Amar a los insurgentes

(De La tara y el don, inédito de ESTHER PEÑAS)





Hay que abandonar el patronato de los enfermos, el de los tísicos de la generosidad, el de los sintomáticos del nervio óptico reflejo, que solo se ven a sí mismos en su perspectiva a ras de averno; alejarse del patrocinio de los maniquíes, de los ausentes, de quienes esparcen bacilococos de la decepción y microbios del desánimo, de los cuadros clínicos sinópticos porque no entienden de matices, solo de celdas de diagnósticos irremediables; librarse de los autómatas, de las rebajas en el consumo de estupefacientes, huir de la peste de las personalidades envanecidas que por oídos tienen piedras trasmutadas en gemas cuando son el tema y el asunto. Desertar de los frenopáticos de los funcionarios de la muerte, de quienes nunca obran, del estandarte de la queja.

Vacunarse contra las bacterias de quien echa cuentas y calcula aquello que rente, desviar el curso de los acontecimientos premeditados, de los encuentros pautados, de los toques de queda. Asaltar los lupanares de la embriaguez.

Respetar el carnaval en sesión continua de deleite, la cuaresma de los infelices, colmar de virutas los estómagos raquíticos de cuantos desconocen el paroxismo, sus sinuosas revueltas y reveses. Deponer a los inquisidores de lo ajeno, a los contorsionistas de la extorsión, a las palabras huecas, sin vuelo alguno. A los que no sueñan, capón con ganas.

Hay que amar a los insurgentes.

Hay que alistarse a las levas de los maleantes, de los perdularios, a los tugurios de los interesantes que conocen los zarpazos de las tormentas, a los márgenes de las guías de viaje, a las guaridas de los patibularios; hay que estar cerca de los ebrios de vida, tan llenos de cicatrices, cosidos con hilo de bramante de incisiones tan feroces, hay que abrazar a las putas, a los tarados, a los que se juegan en una mano cuanto son y en la partida se cumplen.

Hay que abrir las compuertas de las cárceles para que los ventrílocuos de sí mismos descansen en paz, cortar las cabezas de los ilustrados que arengan como jueces que descuidan el árbol que les crece, hay que amonestar a los que posponen, a quienes llegan tarde, a quienes la fuerza se les extingue al salir por la boca y no se mueven, y dicen que hacen, y anticipan lo que no consuman.

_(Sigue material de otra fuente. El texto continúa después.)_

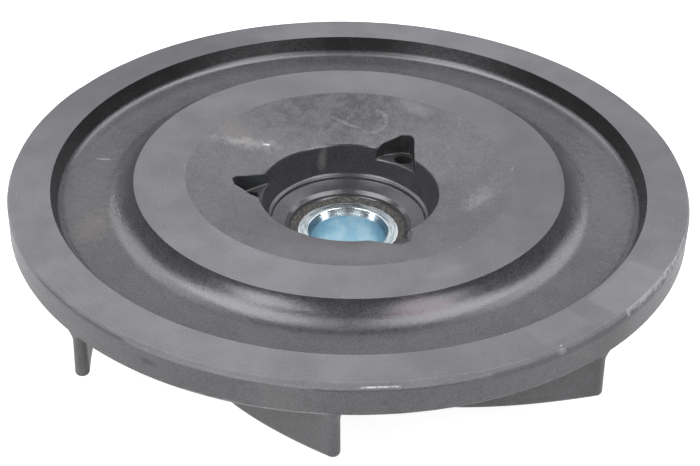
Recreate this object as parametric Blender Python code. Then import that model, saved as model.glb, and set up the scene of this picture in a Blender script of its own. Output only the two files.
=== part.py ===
"""Coolant pump impeller, lying with its vanes down as in the photograph.

A round back disc carries eight curved vanes underneath and a hub in its middle. A steel insert
in the hub takes the pump shaft. The origin is the middle of the hub's lower face, +Z points up
along the shaft axis, and all sizes are in metres.
"""

import math

import bmesh
import bpy

# Overall size
OUTER_RADIUS = 0.0750
TOTAL_HEIGHT = 0.0300
SEAT_GAP = 0.0003

# Back disc, seen from above. Depths are measured down from the machined back face.
RIM_CHAMFER = 0.0008
RIM_INNER_RADIUS = 0.06575
DISC_EDGE_DEPTH = 0.00725
DISC_EDGE_BEVEL = 0.0003
GROOVE_WALL_RADIUS = 0.0646
GROOVE_WALL_DEPTH = 0.0031
GROOVE_FLOOR_OUTER = 0.0624
GROOVE_FLOOR_INNER = 0.0545
GROOVE_DEPTH = 0.0045
PLATEAU_OUTER = 0.0477
PLATEAU_INNER = 0.0364

# Recess in the middle of the disc
RECESS_EDGE_RADIUS = 0.02015
RECESS_EDGE_DEPTH = 0.0047
RECESS_LIP = 0.0005
RECESS_FOOT_RADIUS = 0.0184
RECESS_FOOT_DEPTH = 0.0116

# Flow surface under the disc: nearly flat outside, then a quarter ellipse down to the hub nose
FLOW_FLAT_RADIUS = 0.0440
FLOW_FLAT_DEPTH = 0.0076
NOSE_RADIUS = 0.0155
NOSE_BEVEL = 0.0005

# Hub and steel insert
STEP_TOP_RADIUS = 0.0142
STEP_TOP_DEPTH = 0.0135
STEP_FOOT_RADIUS = 0.0135
STEP_FOOT_DEPTH = 0.0147
INSERT_RADIUS = 0.0115
INSERT_FACE_DEPTH = 0.0154
BORE_RADIUS = 0.0085
BORE_MOUTH_RADIUS = 0.0091
BORE_MOUTH_DEPTH = 0.0014
BORE_FOOT_DEPTH = 0.0006

# Three pockets cut outwards from the recess, each with a balance hole through the disc
POCKET_COUNT = 3
POCKET_FLOOR_DEPTH = 0.0074
POCKET_SIDE = 0.01495
POCKET_TIP_RADIUS = 0.0018
POCKET_TIP_REACH = 0.0203
POCKET_SLANT_DEG = 119.0
POCKET_SLANT_LENGTH = 0.0070
POCKET_INNER_REACH = 0.0120
BALANCE_HOLE_RADIUS = 0.00195
BALANCE_HOLE_X = 0.0128
BALANCE_HOLE_Y = 0.0179

# Vanes: a spiral whose angle to the radius grows inwards up to a limit
VANE_COUNT = 8
VANE_TIP_RADIUS = 0.0735
VANE_TIP_DEG = 267.34
VANE_TIP_SLOPE = 1.315
VANE_SLOPE_GROWTH = 0.94
VANE_SLOPE_LIMIT = 2.20
VANE_ROOT_RADIUS = 0.0250
VANE_NOSE_RADIUS = 0.0320
VANE_TIP_DEPTH = 0.0183
VANE_EDGE_RISE = 0.234
VANE_NOSE_HEIGHT = 0.0020
VANE_CORNER = 0.0015
VANE_EDGE_THICKNESS = 0.0019
VANE_ROOT_THICKNESS = 0.0026
VANE_FLARE_THICKNESS = 0.0040
VANE_FLARE_HEIGHT = 0.0012

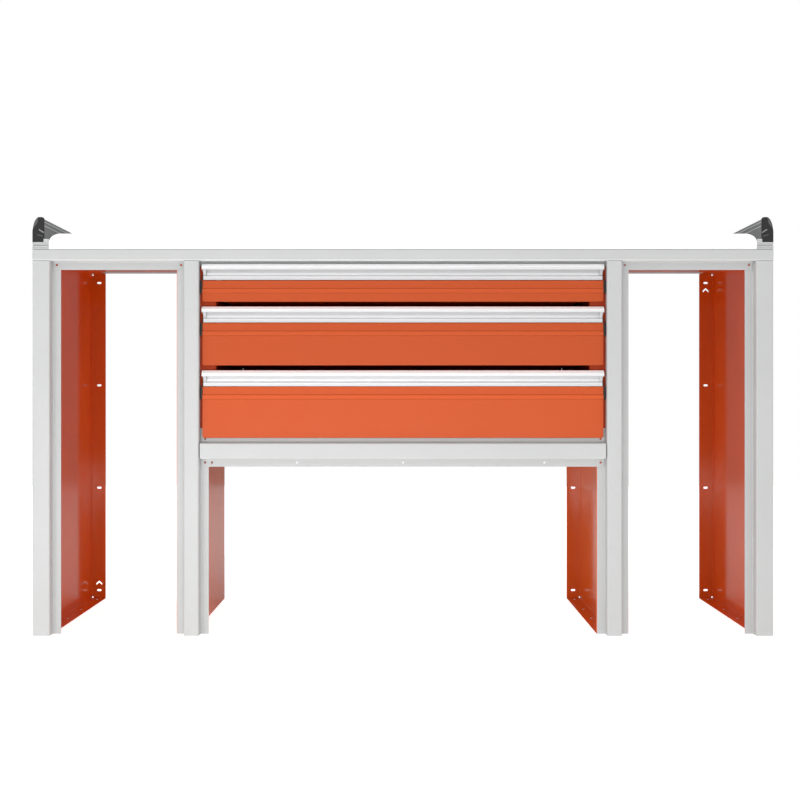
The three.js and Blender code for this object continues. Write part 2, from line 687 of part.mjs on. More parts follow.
// A block that closes one end of the finger groove.
function handleEnd(bottom) {
  const wall = HANDLE_SHEET / 2 + GAP;
  const outline = new THREE.Shape(
    [
      [GROOVE_BACK + wall, GROOVE_FLOOR + wall],
      [GROOVE_BACK + wall, NOSE_TOP],
      [HANDLE_NOSE / 3, NOSE_TOP],
      [HANDLE_NOSE - 2 * wall, NOSE_BOTTOM],
      [HANDLE_LIP, GROOVE_FLOOR + wall],
    ].map(([forward, up]) => new THREE.Vector2(DRAWER_SHEET_Y - forward, bottom + up)),
  );
  const end = -DRAWER_FRONT_LENGTH / 2 + HANDLE_END_SETBACK;
  return alongX(outline, end, end + HANDLE_END_LENGTH);
}

function drawerBox(bottom, top) {
  const half = BOX_LENGTH / 2;
  const back = BOX_FRONT + BOX_DEPTH;
  const outside = block([-half, half], [BOX_FRONT, back], [bottom, top]);
  const inside = block(
    [-half + SHEET, half - SHEET],
    [BOX_FRONT + SHEET, back - SHEET],
    [bottom + SHEET, top + CUT],
  );
  const holes = BOX_HOLE_XS.map((x) =>
    alongZ(roundHole(x, BOX_FRONT + BOX_HOLE_BACK, BOX_HOLE), bottom - CUT, bottom + SHEET + CUT),
  );
  return cutBy(outside, [inside, ...holes]);
}

// Telescopic runners: channels inside each other, drawn from the wall (u = 0) to the box.
const RUNNER_CHANNELS = {
  outer: { web: 0, tips: 10, halfHeight: RUNNER_HEIGHT / 2 },
  middle: { web: 4, tips: 15.5, halfHeight: 18 },
  inner: { web: RUNNER_WIDTH - SHEET, tips: 8.5, halfHeight: 13.5 },
};

function runnerChannel({ web, tips, halfHeight }, middleHeight) {
  const half = SHEET / 2;
  const path = [
    [tips, halfHeight - half],
    [web + half, halfHeight - half],
    [web + half, -halfHeight + half],
    [tips, -halfHeight + half],
  ].map(([u, v]) => [-WALL_X + u, middleHeight + v]);
  const front = BOX_FRONT + SHEET;
  return alongY(foldedSheet(path, { bend: 1, steps: 2 }), front, front + RUNNER_LENGTH);
}

function addDrawer(number, bottom, sheetHeight) {
  const sheetTop = bottom + sheetHeight;
  const boxTop = sheetTop + BOX_RISE;
  const drawer = `drawer_${number}`;
  addPiece(`${drawer}_front`, drawerSheet(bottom, sheetHeight), drawerOrangePaint);
  addPiece(`${drawer}_box`, drawerBox(bottom + BOX_LIFT, boxTop), panelOrangePaint);
  addPiece(`${drawer}_handle`, handle(sheetTop + GAP), handleAluminium);
  addPair(`${drawer}_handle_end`, handleEnd(sheetTop + GAP), greyPlastic);
  for (const [member, channel] of Object.entries(RUNNER_CHANNELS)) {
    const geometry = runnerChannel(channel, boxTop - RUNNER_BELOW_BOX_TOP);
    addPair(`${drawer}_runner_${member}`, geometry, zincSteel);
  }
}

function addDrawerUnit() {
  addPair("drawer_unit_wall", drawerUnitWall(), panelOrangePaint);
  addPiece("drawer_unit_floor", drawerUnitFloor(), lightGreyPaint);
  addPiece("drawer_unit_back", drawerUnitBack(), panelOrangePaint);
  let bottom = LOWEST_DRAWER_BOTTOM;
  for (let number = DRAWER_SHEET_HEIGHTS.length; number >= 1; number -= 1) {
    const sheetHeight = DRAWER_SHEET_HEIGHTS[number - 1];
    addDrawer(number, bottom, sheetHeight);
    bottom += sheetHeight + HANDLE_HEIGHT + DRAWER_GAP;
  }
}

addSidePanels();
addPostsAndBeams();
addWorktopAndRails();
addDrawerUnit();

export default bench;
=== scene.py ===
"""Looks for the steel workbench with three drawers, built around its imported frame.

Everything is in metres in the row frame: +X to the right, -Y to the front, +Z up.
Sizes are written in millimetres times MM.
"""

import json
import math

import bmesh
import bpy
from mathutils import Matrix, Vector


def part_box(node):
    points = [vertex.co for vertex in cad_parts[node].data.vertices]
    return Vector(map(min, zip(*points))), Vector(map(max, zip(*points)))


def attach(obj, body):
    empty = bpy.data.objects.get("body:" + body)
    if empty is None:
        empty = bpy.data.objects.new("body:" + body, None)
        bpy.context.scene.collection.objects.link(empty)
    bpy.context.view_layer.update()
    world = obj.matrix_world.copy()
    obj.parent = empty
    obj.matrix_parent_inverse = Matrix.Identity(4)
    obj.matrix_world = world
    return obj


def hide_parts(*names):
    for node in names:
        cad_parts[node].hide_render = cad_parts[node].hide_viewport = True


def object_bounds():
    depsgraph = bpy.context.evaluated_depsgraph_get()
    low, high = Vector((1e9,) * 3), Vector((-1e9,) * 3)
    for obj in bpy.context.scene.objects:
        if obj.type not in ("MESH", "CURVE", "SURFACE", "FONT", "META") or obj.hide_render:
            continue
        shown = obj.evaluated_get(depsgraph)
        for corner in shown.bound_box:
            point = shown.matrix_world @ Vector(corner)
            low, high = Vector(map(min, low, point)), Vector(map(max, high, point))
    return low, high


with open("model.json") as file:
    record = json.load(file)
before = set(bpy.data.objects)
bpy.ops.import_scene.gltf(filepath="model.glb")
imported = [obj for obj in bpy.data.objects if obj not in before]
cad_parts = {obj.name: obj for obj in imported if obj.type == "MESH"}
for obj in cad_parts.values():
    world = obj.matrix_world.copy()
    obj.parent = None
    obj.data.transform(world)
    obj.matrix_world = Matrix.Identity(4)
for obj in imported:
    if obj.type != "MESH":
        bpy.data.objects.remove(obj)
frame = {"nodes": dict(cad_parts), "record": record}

size_at_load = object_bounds()

MM = 0.001
GAP = 0.3 * MM  # between pieces that touch
SIDES = {"left": -1, "right": 1}
DRAWERS = ("drawer_1", "drawer_2", "drawer_3")

low, high = size_at_load
FRONT = low.y
BACK = high.y
END = high.x
TOP = high.z
WORKTOP_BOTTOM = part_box("worktop")[0].z


# ---------------------------------------------------------------- materials

# A mix node has sockets of one name for each kind of data; these are its colour ones.
MIX_COLOUR_A = 6
MIX_COLOUR_B = 7
MIX_COLOUR_RESULT = 2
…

Hay que acompañar a los incorregibles del llanto, a los débiles del pugilato, no a los imbéciles; perseguir la contienda de lo maravilloso, celebrar el milagro, y escupir a los valores, que siempre son bursátiles. Hay que besar en los labios a las virtudes. Ser virtuosos del arrebato. Aprender de la audacia de quien ama, siempre tan dispuesto a lo imposible, no a lo lánguido de los encanijados; leer poemas a los ciegos, a los tunantes, reírse a carcajadas bergantes con quienes nos regalan enseres y llenan los formularios de licor barato y destilados artesanos.

Hay que hacer caso a los que te estrechan el cuerpo impregnándolo de luciérnagas, sin pedir siquiera tu nombre a cambio.